Film production soundstage opens in Hiwasse

by Nancy Peevy ([email protected]) 1,249 views 

Farm Studios owners Zak Heald, from left, Tom Heald and Jason Netter hold scissors to cut the ribbon at the grand opening of the film production studio in Hiwasse.

The budding film industry in Arkansas got a little larger Tuesday (Feb. 5) when Farm Studios, a soundstage and production facility, held a grand opening and ribbon cutting at its location in western Benton County.
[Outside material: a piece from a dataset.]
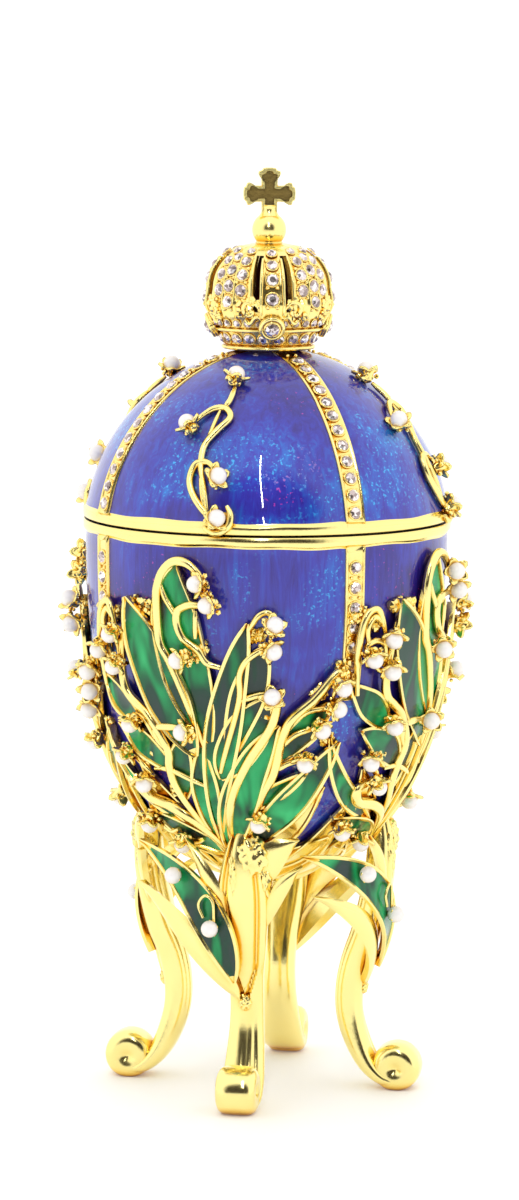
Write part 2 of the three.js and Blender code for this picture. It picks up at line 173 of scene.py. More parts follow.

Farm Studios, sitting on four and a half acres on Dickson Road in Hiwasse, is described as a “private Hollywood-style back lot designed to serve a wide variety of film, television and media production needs.” The 17,200-square-foot facility includes a 9,500-square-foot soundstage with a 50-foot by 90-foot cyclorama wall, a 30-foot by 50-foot light grid and a 3,000-square-foot set construction workshop. Average rental cost of the facility ranges from $1,500 to $2,000 per day.

The $1 million facility is owned by Jason Netter, founder and CEO of Kickstart Entertainment of Los Angeles, Zak Heald, owner of Intercut Productions of Bentonville, Tom Heald and Lori Heald.

Zak Heald said the partners built the studio to address the lack of film production services in Arkansas. The HBO television series “True Detective” filmed in Northwest Arkansas last year, and some estimates say it brought in $200 million for the state.

“We see [shows] like ‘True Detective’, and we see anything from small $500,000 to one million dollar budget features that are coming into Arkansas and shooting here,” Heald said. “When it comes to finding locations for interiors to shoot at and the general services that surround production, those are not here yet.”

Heald said an average of five to six films shoot footage in Arkansas each year. Reception of the new studio has been good.

“We went out to Los Angeles and started shopping it around and there was no shortage of people knocking on the door,” Heald said. “People have been eyeing Northwest Arkansas as a potential place to shoot projects for a long time.”

Kalene Griffith, president and CEO of Visit Bentonville, said growth in the film services industry will bring an economic impact to the area, with filmmakers coming to the community and “eating in our restaurants, staying in our hotels and spending dollars building sets.”

As Arkansas is introduced to the rest of the world, increased tourism and population growth are added benefits, she said.

Griffith also said with a film industry here, actors and crew don’t have to leave to do their work. “They can stay here because we have continuous films going on in the area,” she said.

Heald and Griffith both are encouraged by Gov. Asa Hutchinson’s 10-year renewal of the rebate incentive for filmmakers. The incentive allows production companies to earn a 20% rebate on all qualified production expenditures in Arkansas and from 20% to 30% rebate on wages paid.

“The incentive makes this a really competitive place to bring production to,” Heald said.

Gov. Hutchinson was scheduled to speak at Tuesday’s event but was absent due to a scheduling conflict.